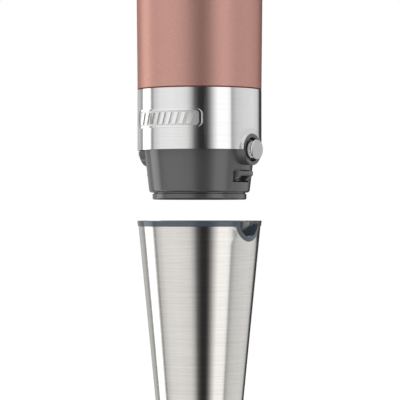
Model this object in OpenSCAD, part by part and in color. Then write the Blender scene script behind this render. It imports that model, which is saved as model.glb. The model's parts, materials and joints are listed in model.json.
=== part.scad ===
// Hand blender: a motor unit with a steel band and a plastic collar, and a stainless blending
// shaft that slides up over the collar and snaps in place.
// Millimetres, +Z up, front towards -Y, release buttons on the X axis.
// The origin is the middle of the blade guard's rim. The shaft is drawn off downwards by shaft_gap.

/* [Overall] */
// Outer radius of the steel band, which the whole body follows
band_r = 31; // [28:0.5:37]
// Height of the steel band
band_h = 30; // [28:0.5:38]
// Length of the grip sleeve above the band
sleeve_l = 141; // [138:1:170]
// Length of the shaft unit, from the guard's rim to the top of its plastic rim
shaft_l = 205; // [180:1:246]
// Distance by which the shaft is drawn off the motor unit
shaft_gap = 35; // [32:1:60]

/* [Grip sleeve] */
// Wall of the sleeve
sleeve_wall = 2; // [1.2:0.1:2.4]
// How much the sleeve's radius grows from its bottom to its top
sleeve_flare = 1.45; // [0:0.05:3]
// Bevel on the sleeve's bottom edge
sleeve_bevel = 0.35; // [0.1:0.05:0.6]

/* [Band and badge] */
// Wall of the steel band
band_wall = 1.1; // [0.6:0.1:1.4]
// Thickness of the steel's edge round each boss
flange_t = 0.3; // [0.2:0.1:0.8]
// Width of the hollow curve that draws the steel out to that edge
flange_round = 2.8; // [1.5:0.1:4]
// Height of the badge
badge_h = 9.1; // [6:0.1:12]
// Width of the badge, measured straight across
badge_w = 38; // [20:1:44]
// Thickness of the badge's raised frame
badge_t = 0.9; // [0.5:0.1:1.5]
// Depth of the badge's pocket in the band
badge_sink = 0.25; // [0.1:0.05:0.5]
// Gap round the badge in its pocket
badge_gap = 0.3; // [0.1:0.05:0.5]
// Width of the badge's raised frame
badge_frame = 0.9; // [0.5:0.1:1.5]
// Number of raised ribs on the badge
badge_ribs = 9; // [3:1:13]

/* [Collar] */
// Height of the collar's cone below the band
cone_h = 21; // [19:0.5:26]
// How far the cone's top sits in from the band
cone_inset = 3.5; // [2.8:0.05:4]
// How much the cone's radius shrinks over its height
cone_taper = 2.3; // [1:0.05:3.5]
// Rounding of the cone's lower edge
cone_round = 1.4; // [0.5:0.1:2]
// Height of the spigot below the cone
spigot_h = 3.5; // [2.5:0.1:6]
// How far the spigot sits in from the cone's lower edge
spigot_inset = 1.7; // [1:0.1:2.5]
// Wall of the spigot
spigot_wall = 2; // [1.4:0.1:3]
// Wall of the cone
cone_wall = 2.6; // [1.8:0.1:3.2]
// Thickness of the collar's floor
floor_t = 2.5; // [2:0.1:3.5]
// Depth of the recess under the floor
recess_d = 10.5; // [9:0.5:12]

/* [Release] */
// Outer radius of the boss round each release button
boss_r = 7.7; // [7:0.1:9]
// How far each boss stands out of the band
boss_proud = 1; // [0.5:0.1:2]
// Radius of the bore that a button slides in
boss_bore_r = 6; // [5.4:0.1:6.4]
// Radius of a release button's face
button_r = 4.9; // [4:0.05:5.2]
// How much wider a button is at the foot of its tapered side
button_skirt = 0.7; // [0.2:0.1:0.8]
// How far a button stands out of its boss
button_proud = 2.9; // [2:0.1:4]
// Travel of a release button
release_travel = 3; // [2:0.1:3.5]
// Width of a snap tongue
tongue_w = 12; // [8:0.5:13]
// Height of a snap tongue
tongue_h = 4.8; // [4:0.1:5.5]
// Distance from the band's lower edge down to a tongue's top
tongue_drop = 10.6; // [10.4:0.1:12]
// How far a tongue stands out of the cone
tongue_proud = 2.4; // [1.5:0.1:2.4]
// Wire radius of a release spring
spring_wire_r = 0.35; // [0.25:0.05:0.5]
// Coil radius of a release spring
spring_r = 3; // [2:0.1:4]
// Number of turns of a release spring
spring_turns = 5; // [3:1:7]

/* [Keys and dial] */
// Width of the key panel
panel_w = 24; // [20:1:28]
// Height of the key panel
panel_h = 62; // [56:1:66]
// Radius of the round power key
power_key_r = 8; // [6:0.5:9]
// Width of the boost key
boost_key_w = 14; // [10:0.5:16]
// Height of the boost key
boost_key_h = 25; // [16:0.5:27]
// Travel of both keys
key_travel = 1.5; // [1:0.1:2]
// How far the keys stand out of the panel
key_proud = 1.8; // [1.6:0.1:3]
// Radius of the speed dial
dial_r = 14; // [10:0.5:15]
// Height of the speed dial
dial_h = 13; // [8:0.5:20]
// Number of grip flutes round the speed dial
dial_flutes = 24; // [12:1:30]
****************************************
Instructions for the task —
Take the lines above from the first through the one containing "downwards by shaft_gap." and reproduce them exactly; include nothing else.

Response to the exercise —
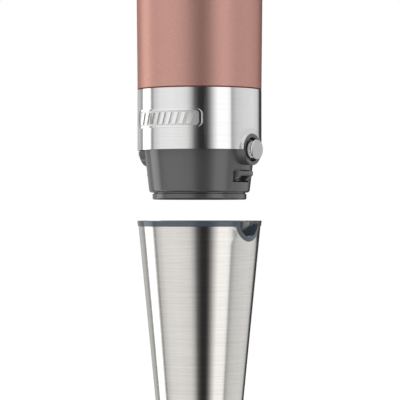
Model this object in OpenSCAD, part by part and in color. Then write the Blender scene script behind this render. It imports that model, which is saved as model.glb. The model's parts, materials and joints are listed in model.json.
=== part.scad ===
// Hand blender: a motor unit with a steel band and a plastic collar, and a stainless blending
// shaft that slides up over the collar and snaps in place.
// Millimetres, +Z up, front towards -Y, release buttons on the X axis.
// The origin is the middle of the blade guard's rim. The shaft is drawn off downwards by shaft_gap.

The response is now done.